==== Source data

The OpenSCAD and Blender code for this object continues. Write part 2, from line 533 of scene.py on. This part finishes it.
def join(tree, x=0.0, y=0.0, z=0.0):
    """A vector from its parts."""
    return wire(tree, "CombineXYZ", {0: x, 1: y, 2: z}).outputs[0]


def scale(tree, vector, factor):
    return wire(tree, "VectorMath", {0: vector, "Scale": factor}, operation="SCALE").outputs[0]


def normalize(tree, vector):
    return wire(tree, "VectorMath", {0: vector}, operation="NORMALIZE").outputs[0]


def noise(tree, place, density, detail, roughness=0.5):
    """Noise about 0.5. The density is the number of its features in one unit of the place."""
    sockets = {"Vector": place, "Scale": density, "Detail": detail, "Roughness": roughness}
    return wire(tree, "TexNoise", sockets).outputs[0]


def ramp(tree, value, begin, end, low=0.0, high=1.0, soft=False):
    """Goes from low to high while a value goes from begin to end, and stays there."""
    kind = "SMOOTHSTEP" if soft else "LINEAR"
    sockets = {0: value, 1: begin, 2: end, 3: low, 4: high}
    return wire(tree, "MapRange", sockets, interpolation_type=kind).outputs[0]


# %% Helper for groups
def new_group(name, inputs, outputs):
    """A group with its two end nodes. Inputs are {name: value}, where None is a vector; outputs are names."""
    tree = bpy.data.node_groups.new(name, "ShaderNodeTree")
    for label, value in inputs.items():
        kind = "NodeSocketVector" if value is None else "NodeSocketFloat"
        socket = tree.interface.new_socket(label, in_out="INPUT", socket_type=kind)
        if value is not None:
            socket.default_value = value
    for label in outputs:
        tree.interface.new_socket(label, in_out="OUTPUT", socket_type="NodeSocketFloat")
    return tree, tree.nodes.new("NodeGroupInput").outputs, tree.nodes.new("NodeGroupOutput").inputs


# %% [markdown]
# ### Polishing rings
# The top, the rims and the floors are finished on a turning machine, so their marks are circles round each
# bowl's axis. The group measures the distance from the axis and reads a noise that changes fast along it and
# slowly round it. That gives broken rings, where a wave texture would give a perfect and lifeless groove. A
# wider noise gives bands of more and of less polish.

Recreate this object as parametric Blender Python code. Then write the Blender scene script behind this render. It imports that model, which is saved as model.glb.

========

In the listing, find each line with the string "object" and copy it.

Result of the exercise:
The OpenSCAD and Blender code for this object continues. Write part 2, from line 533 of scene.py on. This part finishes it.
Recreate this object as parametric Blender Python code. Then write the Blender scene script behind this render. It imports that model, which is saved as model.glb.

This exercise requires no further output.